Ela destacou ainda o papel decisivo do Eco Invest, política pública baseada em blended finance, que permite alavancar capital estrangeiro com garantias do Tesouro. “Para cada R$ 1 captado do Tesouro, colocamos R$ 6 de capital internacional.” O novo ciclo do Eco Invest, lançado na COP, mira a Amazônia e tende a ampliar o alcance do capital catalítico para soluções climáticas inovadoras.

A visão do governo

Representando o Ministério do Meio Ambiente, Inamara Santos Mélo jogou luzes sobre a arquitetura do novo Plano Nacional de Adaptação, concluído antes da COP e construído por 25 ministérios. São 16 planos setoriais e mais de 800 medidas destinadas a reduzir vulnerabilidades climáticas em áreas como saúde, turismo, infraestrutura, agricultura e políticas sociais. “Uma economia sem resiliência climática não é uma economia capaz de gerar bem-estar. E desenvolvimento sem redução de vulnerabilidades simplesmente não existe.”

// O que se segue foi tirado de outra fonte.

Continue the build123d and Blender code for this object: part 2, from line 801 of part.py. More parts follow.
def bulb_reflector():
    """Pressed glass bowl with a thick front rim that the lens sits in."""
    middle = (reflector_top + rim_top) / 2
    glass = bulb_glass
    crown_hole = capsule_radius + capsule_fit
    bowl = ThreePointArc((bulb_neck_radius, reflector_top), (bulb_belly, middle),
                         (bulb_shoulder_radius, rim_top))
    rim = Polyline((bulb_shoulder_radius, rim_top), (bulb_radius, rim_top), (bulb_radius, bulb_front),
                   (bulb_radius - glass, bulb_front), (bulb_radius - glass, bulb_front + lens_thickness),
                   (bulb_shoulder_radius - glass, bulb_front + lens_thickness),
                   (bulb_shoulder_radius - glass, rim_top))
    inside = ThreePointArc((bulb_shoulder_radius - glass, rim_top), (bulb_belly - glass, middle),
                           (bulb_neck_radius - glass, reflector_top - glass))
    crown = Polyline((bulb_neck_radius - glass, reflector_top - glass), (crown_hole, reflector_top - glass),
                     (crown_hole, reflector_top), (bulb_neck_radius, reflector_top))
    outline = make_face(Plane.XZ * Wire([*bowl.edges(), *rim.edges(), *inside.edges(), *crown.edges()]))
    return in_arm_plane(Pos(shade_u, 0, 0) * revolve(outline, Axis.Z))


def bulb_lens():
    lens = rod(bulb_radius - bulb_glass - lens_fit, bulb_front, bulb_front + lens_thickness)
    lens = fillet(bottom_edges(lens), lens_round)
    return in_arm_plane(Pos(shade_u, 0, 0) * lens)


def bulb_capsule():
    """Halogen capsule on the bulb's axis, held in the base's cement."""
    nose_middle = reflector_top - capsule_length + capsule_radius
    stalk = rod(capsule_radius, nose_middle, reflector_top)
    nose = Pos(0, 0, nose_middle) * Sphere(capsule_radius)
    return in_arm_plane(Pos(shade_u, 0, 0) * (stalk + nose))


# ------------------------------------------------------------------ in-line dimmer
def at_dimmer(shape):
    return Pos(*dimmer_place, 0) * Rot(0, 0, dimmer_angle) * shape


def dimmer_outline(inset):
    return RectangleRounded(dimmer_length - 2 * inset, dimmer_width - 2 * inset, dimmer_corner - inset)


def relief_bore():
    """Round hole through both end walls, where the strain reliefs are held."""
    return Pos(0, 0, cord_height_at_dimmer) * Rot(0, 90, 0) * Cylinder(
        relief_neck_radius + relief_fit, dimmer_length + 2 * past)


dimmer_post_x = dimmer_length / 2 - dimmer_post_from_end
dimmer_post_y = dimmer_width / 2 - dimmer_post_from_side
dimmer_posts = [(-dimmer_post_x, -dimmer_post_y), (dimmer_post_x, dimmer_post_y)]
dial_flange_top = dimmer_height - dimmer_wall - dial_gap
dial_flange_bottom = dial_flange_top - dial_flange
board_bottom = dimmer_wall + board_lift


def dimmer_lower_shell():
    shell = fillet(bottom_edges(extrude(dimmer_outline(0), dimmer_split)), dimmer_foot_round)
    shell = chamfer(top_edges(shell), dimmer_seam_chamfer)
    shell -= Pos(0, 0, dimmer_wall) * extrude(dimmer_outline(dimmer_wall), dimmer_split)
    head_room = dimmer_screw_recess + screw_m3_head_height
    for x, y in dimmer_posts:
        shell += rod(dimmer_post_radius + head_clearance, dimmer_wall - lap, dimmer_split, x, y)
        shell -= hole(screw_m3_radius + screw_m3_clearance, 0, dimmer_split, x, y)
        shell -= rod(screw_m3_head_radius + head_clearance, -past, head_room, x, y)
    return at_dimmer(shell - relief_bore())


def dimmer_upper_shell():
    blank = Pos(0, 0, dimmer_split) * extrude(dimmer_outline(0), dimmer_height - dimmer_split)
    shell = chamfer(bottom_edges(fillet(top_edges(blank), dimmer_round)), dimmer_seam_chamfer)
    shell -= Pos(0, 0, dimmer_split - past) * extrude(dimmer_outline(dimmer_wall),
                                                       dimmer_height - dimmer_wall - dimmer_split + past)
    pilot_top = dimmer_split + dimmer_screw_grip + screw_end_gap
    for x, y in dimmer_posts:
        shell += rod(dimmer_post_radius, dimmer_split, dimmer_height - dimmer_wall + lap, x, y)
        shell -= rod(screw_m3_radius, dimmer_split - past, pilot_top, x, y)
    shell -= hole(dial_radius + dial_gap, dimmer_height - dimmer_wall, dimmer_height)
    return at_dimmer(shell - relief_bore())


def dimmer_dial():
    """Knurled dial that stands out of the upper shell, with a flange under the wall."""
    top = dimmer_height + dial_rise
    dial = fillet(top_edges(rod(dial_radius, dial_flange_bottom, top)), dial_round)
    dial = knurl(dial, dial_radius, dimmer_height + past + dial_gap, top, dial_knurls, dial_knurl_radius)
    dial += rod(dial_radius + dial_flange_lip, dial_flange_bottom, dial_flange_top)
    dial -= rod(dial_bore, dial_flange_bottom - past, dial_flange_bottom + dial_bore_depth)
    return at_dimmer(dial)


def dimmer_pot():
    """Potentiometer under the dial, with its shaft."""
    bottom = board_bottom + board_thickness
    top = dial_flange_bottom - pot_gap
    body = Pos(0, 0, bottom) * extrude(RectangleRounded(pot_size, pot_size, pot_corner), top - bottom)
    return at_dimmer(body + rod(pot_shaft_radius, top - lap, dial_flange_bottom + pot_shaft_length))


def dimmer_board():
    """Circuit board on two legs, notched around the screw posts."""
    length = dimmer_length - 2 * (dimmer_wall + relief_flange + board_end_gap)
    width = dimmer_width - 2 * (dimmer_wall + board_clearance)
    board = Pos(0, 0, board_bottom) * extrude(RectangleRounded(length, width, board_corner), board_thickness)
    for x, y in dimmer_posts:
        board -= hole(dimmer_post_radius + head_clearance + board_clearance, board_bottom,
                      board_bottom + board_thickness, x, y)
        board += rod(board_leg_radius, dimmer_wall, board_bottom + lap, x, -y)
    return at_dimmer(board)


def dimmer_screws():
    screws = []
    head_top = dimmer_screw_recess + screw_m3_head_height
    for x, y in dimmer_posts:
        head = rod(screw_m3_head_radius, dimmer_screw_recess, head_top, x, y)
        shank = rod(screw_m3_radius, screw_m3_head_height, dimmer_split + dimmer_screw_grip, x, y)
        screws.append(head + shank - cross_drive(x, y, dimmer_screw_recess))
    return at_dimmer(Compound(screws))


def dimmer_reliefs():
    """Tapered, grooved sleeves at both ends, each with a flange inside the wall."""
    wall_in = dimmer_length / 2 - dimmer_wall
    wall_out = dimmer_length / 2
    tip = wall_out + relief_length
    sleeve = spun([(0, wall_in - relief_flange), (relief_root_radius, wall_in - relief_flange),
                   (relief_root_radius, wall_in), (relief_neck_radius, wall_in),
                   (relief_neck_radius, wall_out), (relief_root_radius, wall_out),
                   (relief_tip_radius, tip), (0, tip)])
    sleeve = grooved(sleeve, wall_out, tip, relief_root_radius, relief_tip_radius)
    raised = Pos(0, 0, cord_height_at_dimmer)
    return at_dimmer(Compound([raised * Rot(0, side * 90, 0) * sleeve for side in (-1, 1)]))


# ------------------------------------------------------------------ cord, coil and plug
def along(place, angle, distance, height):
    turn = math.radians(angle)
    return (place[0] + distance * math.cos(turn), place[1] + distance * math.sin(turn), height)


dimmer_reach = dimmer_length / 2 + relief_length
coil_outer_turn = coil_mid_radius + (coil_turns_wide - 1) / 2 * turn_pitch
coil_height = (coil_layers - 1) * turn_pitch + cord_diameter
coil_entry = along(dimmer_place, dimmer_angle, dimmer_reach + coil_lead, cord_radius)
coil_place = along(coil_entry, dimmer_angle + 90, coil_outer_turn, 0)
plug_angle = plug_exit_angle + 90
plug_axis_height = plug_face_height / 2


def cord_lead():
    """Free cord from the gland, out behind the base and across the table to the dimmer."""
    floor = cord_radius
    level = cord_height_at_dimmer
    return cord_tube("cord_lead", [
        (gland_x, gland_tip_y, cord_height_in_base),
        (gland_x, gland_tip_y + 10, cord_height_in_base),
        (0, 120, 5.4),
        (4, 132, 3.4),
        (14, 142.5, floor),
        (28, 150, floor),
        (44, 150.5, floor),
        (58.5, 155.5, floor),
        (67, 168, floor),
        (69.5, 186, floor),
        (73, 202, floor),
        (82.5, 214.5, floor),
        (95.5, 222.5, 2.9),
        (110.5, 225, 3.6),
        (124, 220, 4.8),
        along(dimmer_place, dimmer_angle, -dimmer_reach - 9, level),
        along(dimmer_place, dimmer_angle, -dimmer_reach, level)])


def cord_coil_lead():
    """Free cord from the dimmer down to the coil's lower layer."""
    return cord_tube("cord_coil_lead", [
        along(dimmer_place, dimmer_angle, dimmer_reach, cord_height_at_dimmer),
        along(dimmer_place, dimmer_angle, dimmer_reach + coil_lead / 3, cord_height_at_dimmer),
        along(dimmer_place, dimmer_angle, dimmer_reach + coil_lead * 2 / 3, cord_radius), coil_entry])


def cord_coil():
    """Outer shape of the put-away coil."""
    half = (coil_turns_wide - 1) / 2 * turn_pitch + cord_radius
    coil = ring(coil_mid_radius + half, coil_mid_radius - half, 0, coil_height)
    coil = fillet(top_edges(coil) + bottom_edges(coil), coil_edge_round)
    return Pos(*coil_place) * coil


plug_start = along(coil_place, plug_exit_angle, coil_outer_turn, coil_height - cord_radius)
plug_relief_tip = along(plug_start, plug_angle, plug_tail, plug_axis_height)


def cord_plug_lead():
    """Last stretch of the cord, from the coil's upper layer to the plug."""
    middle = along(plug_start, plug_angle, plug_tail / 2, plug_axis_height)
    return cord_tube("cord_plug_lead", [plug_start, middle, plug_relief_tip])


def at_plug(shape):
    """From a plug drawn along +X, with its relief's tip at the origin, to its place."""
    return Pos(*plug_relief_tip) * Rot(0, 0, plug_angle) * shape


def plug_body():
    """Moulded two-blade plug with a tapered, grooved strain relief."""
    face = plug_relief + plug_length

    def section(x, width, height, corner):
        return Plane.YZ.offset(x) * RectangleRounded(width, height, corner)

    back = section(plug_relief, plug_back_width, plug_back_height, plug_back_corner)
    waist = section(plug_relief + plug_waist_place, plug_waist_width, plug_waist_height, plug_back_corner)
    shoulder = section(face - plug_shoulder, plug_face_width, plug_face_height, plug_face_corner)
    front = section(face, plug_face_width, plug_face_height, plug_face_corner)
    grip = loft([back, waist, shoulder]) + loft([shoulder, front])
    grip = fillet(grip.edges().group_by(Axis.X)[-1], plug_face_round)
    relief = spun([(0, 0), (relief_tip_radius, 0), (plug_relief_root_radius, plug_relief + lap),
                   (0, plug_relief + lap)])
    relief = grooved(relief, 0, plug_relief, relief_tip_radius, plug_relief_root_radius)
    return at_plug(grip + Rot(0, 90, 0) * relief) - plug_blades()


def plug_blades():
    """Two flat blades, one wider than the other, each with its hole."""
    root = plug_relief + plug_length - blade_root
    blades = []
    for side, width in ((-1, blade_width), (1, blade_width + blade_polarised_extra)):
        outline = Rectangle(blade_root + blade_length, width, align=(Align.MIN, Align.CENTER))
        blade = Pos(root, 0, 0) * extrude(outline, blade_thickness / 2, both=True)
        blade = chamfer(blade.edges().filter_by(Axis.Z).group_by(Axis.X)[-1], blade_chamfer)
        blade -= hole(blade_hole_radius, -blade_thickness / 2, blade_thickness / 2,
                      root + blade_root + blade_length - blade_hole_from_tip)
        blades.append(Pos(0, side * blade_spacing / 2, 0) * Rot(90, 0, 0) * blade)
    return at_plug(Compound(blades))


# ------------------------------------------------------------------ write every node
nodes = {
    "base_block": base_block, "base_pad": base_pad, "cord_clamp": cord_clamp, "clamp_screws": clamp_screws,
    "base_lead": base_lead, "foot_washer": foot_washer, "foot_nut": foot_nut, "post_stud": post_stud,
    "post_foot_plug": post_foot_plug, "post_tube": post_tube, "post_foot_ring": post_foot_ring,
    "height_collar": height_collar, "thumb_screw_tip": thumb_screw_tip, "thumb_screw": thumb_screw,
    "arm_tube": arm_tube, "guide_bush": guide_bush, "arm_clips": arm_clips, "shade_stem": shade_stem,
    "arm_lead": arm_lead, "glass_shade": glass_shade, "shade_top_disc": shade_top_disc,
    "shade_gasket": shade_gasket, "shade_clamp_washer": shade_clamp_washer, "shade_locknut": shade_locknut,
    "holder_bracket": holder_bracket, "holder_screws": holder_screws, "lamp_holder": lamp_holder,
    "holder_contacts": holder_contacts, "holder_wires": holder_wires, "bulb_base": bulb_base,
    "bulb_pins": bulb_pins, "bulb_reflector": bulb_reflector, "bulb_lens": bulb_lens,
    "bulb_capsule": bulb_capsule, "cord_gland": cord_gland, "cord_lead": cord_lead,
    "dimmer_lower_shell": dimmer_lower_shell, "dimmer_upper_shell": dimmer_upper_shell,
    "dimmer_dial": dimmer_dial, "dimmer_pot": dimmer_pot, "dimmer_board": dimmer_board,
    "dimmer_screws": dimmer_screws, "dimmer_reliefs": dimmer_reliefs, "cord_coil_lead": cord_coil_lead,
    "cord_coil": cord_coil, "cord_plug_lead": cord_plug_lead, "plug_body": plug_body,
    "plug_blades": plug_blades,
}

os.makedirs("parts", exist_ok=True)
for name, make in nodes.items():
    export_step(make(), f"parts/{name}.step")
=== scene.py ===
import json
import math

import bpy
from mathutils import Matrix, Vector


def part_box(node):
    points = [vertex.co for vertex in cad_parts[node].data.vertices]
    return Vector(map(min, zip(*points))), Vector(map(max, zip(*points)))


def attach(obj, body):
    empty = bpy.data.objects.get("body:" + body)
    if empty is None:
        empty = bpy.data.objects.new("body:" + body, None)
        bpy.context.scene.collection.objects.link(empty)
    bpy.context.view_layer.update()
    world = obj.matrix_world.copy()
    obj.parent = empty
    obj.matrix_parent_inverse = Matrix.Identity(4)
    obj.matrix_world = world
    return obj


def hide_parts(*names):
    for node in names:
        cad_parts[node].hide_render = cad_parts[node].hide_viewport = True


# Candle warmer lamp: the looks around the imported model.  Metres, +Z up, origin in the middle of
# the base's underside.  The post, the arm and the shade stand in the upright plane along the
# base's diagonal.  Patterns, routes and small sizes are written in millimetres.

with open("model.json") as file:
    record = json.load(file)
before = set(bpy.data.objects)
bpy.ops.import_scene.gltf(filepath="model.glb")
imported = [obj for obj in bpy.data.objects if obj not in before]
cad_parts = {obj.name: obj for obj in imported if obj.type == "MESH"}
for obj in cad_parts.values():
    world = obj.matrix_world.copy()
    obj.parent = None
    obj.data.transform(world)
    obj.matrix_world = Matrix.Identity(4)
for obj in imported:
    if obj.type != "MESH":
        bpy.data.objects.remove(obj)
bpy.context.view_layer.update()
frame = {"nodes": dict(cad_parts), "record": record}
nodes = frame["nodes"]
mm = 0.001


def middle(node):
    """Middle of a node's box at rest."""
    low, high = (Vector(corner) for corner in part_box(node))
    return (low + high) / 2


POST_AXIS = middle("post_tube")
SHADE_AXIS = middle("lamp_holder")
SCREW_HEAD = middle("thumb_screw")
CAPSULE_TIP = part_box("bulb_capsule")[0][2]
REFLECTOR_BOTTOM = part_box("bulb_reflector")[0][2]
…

Para ela, a adaptação climática precisa romper a lógica atual do financiamento global, marcada por forte assimetria: enquanto 93% dos recursos são destinados à mitigação, menos de 10% chegam à adaptação — justamente a frente que protege vidas. A seu ver, essa distorção revela uma visão excessivamente financeira da agenda climática, que ignora o caráter ético e social do problema. As populações mais vulneráveis, já fragilizadas por desigualdades econômicas e territoriais, são as que mais sofrem com eventos extremos e, portanto, devem estar no centro das prioridades, declarou.

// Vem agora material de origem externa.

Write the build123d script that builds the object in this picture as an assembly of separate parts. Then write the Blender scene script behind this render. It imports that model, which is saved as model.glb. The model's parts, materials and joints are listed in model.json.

Enfrentar esse desafio exige uma governança multissetorial capaz de articular governo, setor privado e sociedade civil em torno de um pacto comum por cidades resilientes e desenvolvimento inclusivo. Ela defende que o Plano Clima oriente políticas nacionais e locais, garantindo que investimentos públicos e privados considerem responsabilidades éticas e não apenas retornos econômicos.

Após lembrar que 84% dos municípios brasileiros foram atingidos por desastres climáticos na última década, ela afirmou que a adaptação precisa chegar ao território — especialmente às áreas mais pobres — para reduzir desigualdades, fortalecer infraestrutura urbana e proteger famílias repetidamente expostas ao risco.